[Coco] It's a small win, but a win nonetheless
William Astle
lost at l-w.ca
Sun Mar 12 01:11:16 EST 2017
On 2017-03-11 10:33 PM, Gene Heskett wrote:
> Without fiddling with the rom code. But, I am quite sure the protocol
> includes a start bit AND a stop bit. And the stop bit is probably a few
> microseconds wider than it has to be because its busy at that point,
> fetching the next byte to send. So a loss of sync, giving you an AA
> instead of a 55, (that is a one bit time slippage) may be symptomatic of
> the uC burning too much time putting the previously received byte away.

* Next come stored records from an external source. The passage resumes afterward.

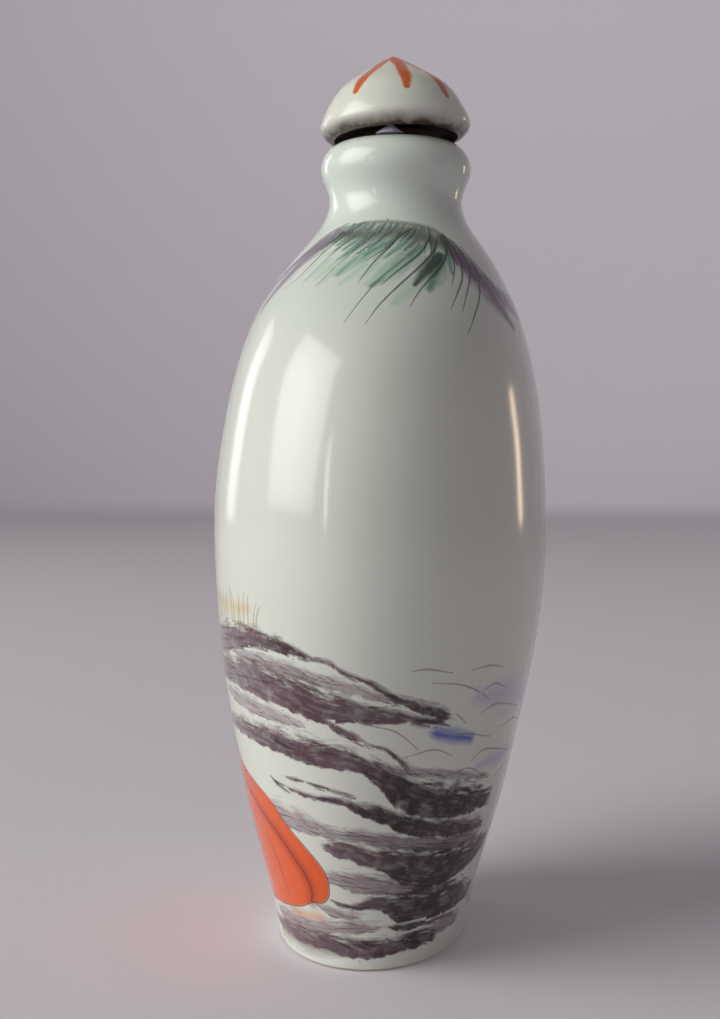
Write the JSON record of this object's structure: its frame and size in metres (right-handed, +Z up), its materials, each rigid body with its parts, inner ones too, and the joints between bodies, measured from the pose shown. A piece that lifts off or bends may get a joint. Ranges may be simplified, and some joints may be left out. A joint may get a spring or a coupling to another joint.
{
  "type": "snuff bottle",
  "caption": "Flattened ovoid porcelain snuff bottle with an oval foot, a round waisted neck, a rolled lip and a low domed stopper on a cork plug.",
  "frame": {"origin": "middle of the bottle's outline, in the plane it stands on", "axes": "+Z up through the mouth, +Y through the broad back face, +X through a narrow edge"},
  "size_m": [0.0424, 0.0282, 0.075],
  "materials": {
    "glazed_porcelain": "glossy clear glaze over white porcelain, painted in brown-black, green, blue-grey and orange-red enamels",
    "stopper_porcelain": "glossy cream-white glaze with orange-red strokes from the tip",
    "cork": "dry natural cork"
  },
  "bodies": {
    "root": {"bottle": "glazed_porcelain", "stopper": "stopper_porcelain", "plug": "cork"}
  },
  "joints": []
}
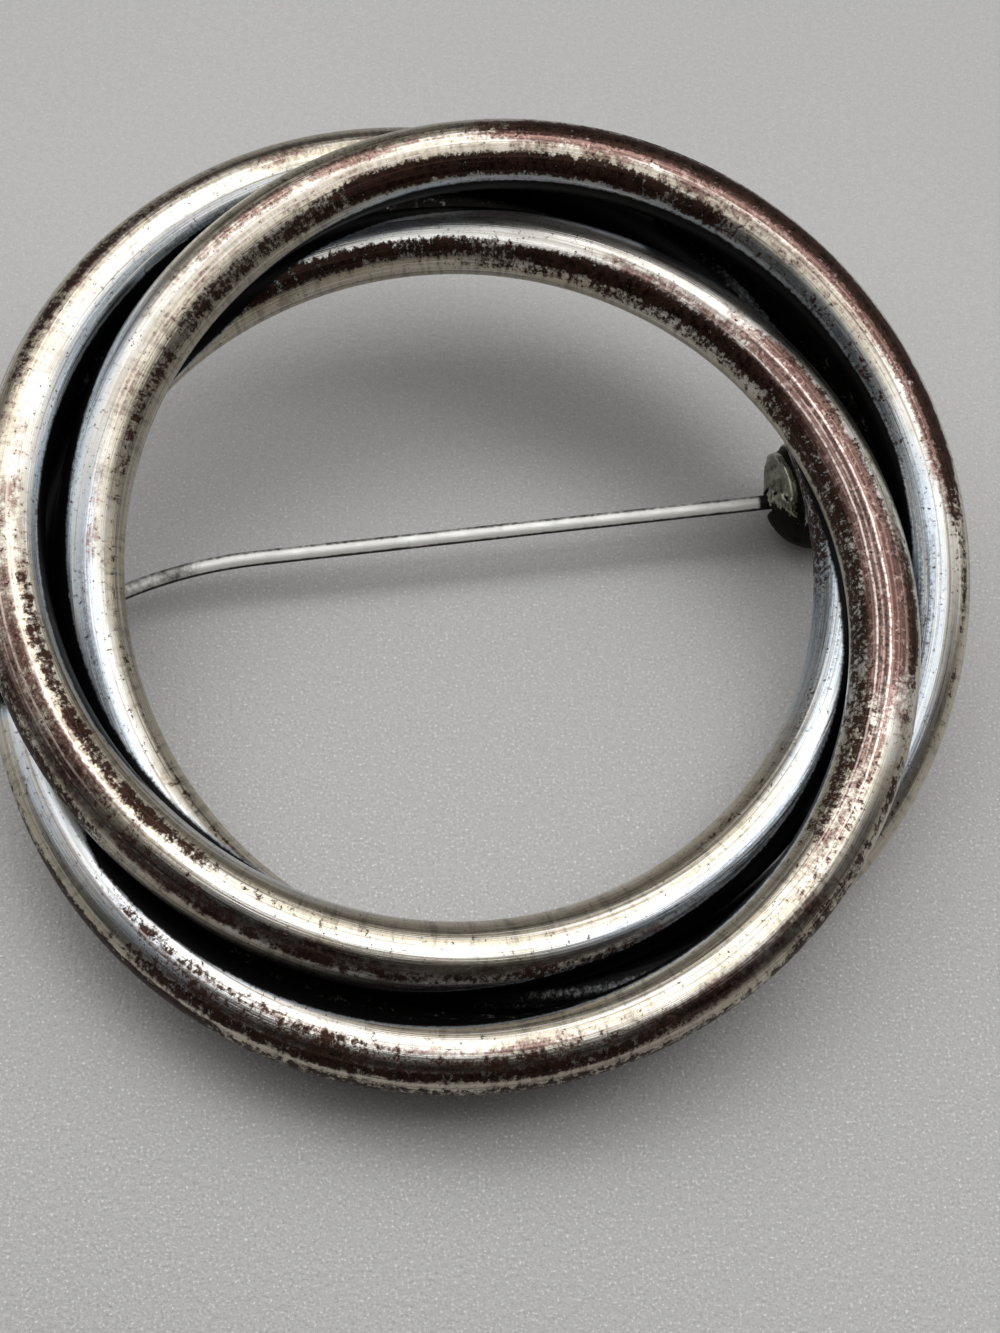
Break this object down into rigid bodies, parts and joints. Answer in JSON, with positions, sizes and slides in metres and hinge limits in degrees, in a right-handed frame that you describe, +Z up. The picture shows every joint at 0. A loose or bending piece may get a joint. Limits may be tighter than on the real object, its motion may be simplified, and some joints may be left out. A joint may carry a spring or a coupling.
{
  "type": "circle brooch",
  "caption": "Circle brooch of interlocked round tube rings in worn silver plate, with a ball-jointed pin stem and a C-shaped catch on the back.",
  "frame": {"origin": "bottom centre of the brooch's bounding box, on the surface that it lies on", "axes": "+Z up, away from the surface, with the brooch lying face up on its ball joint, its catch and its lower rim; +X towards the ball joint; +Y towards the raised rim, which is the top of the picture"},
  "size_m": [0.0402, 0.0406, 0.0137],
  "materials": {
    "worn_silver_plate": "satin silver plate, worn and tarnished brown and black in the grooves",
    "rivet_steel": "dull",
    "pin_nickel_silver": "drawn wire, lightly dulled"
  },
  "bodies": {
    "brooch": {"ring_frame": "worn_silver_plate", "hinge_rivet": "rivet_steel"},
    "pin": {"pin_stem": "pin_nickel_silver"}
  },
  "joints": [
    {"name": "pin_swing", "type": "hinge", "parent": "brooch", "child": "pin", "pos_m": [0.01528, 0.00649, 0.0023], "axis": [0.1291, -0.9726, -0.1932], "range_deg": [0, 100]}
  ]
}
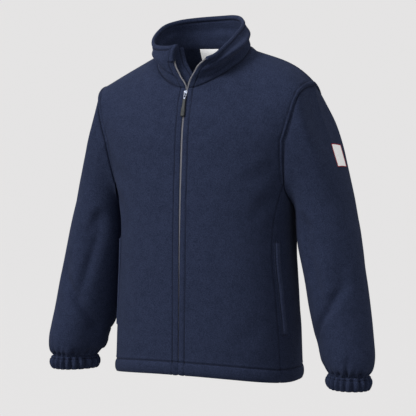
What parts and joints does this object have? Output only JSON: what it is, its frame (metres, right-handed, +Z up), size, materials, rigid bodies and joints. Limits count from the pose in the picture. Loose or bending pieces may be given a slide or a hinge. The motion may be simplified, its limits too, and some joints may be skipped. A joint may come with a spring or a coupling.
{
  "type": "fleece jacket",
  "caption": "Full-zip fleece jacket with a stand collar, gathered elasticated cuffs, a turned hem and welted side pockets, filled out as worn.",
  "frame": {"origin": "where the wearer's neck and shoulders hold it: on the middle plane, inside the neck, level with the top of the shoulder seams", "axes": "+Z up, -Y the way the wearer faces, so the zip is on the -Y side, +X to the wearer's left"},
  "size_m": [0.7764, 0.3042, 0.7972],
  "materials": {
    "fleece": "napped navy polyester fleece",
    "zip": "grey nylon coil on woven tape",
    "nickel": "plated die-cast metal",
    "rubber": "dark moulded rubber",
    "white": "woven white tape"
  },
  "bodies": {
    "jacket": {"front_left": "fleece", "front_right": "fleece", "back": "fleece", "collar": "fleece", "sleeve_left": "fleece", "sleeve_right": "fleece", "cuff_left": "fleece", "cuff_right": "fleece", "zip_left": "zip", "zip_right": "zip", "zip_guard": "fleece", "chin_guard": "fleece", "slider": "nickel", "welt_left": "fleece", "welt_right": "fleece", "neck_label": "white", "sleeve_badge": "white"},
    "pull": {"pull_tab": "nickel", "pull_grip": "rubber"}
  },
  "joints": [
    {"name": "pull_hinge", "type": "hinge", "parent": "jacket", "child": "pull", "pos_m": [0, -0.12082, -0.10916], "axis": [-1, 0, 0], "range_deg": [0, 140]}
  ]
}
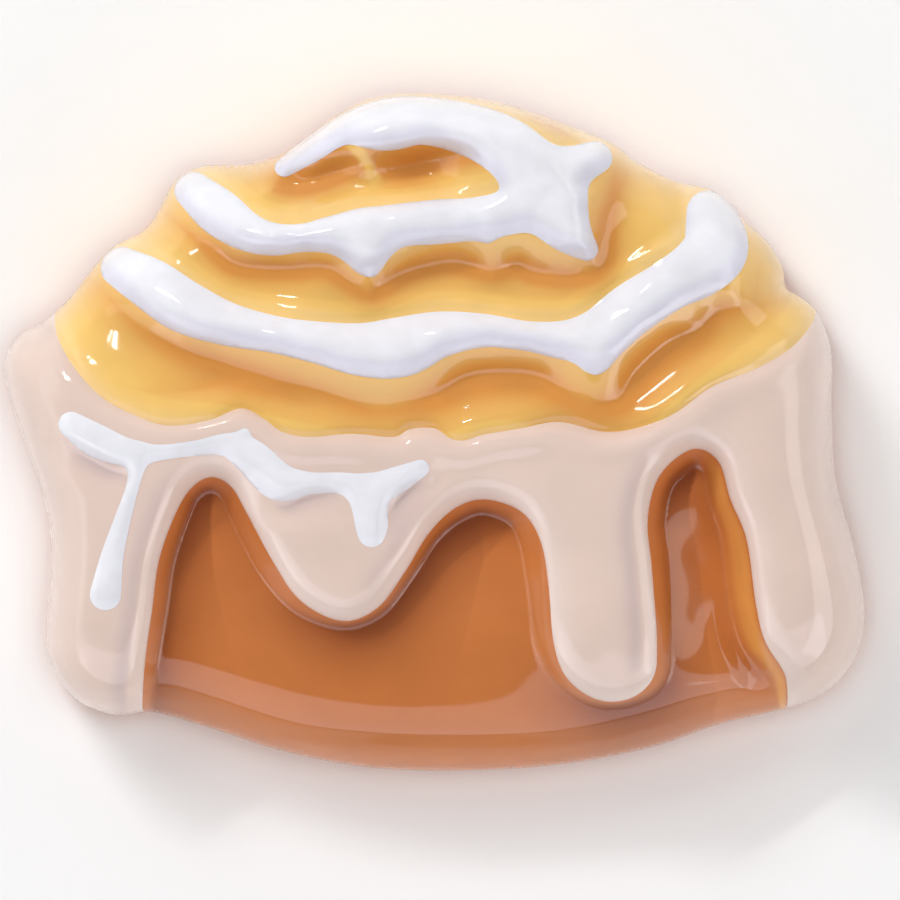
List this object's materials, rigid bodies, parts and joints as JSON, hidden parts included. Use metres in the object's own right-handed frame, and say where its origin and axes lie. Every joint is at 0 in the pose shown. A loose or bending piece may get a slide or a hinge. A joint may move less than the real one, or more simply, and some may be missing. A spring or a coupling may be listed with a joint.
{
  "type": "cinnamon roll charm",
  "caption": "Small flat-backed relief of an iced cinnamon roll in glossy moulded plastic: brown dough wall, dripping glaze, golden swirl and white icing ribbons.",
  "frame": {"origin": "centre of the flat back, on the surface that the charm lies on", "axes": "+X to the right across the roll, +Y up the roll as it is seen, +Z out of the relief face"},
  "size_m": [0.032, 0.0252, 0.0096],
  "materials": {
    "dough_brown": "high gloss",
    "glaze_cream": "high gloss",
    "swirl_gold": "high gloss",
    "icing_white": "high gloss"
  },
  "bodies": {
    "root": {"dough_body": "dough_brown", "glaze_skirt": "glaze_cream", "swirl_top": "swirl_gold", "icing_curl": "icing_white", "icing_arc": "icing_white", "icing_drizzle": "icing_white"}
  },
  "joints": []
}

> Optimizing the uC code might be required by dropping into assembler for
> that.
Nope. There are no start or stop bits in the cassette signalling. The
only sync signal at all is the leader of $55 for every block written (in
most cases). It counts the time between zero crossings in the signal to
determine 1 or 0. There's a bit of slop there so a slight delay between
two bytes won't break the signal, nor will a slight bit of extra
processing between bytes when reading. However, anything more than that,
or a case where the tape is stopped and restarted, will require a new
leader. That's why data files have "gaps" (which just means every block
written has a leader) while binary saves of basic programs don't (it can
write all the data in one go with minimal processing between blocks).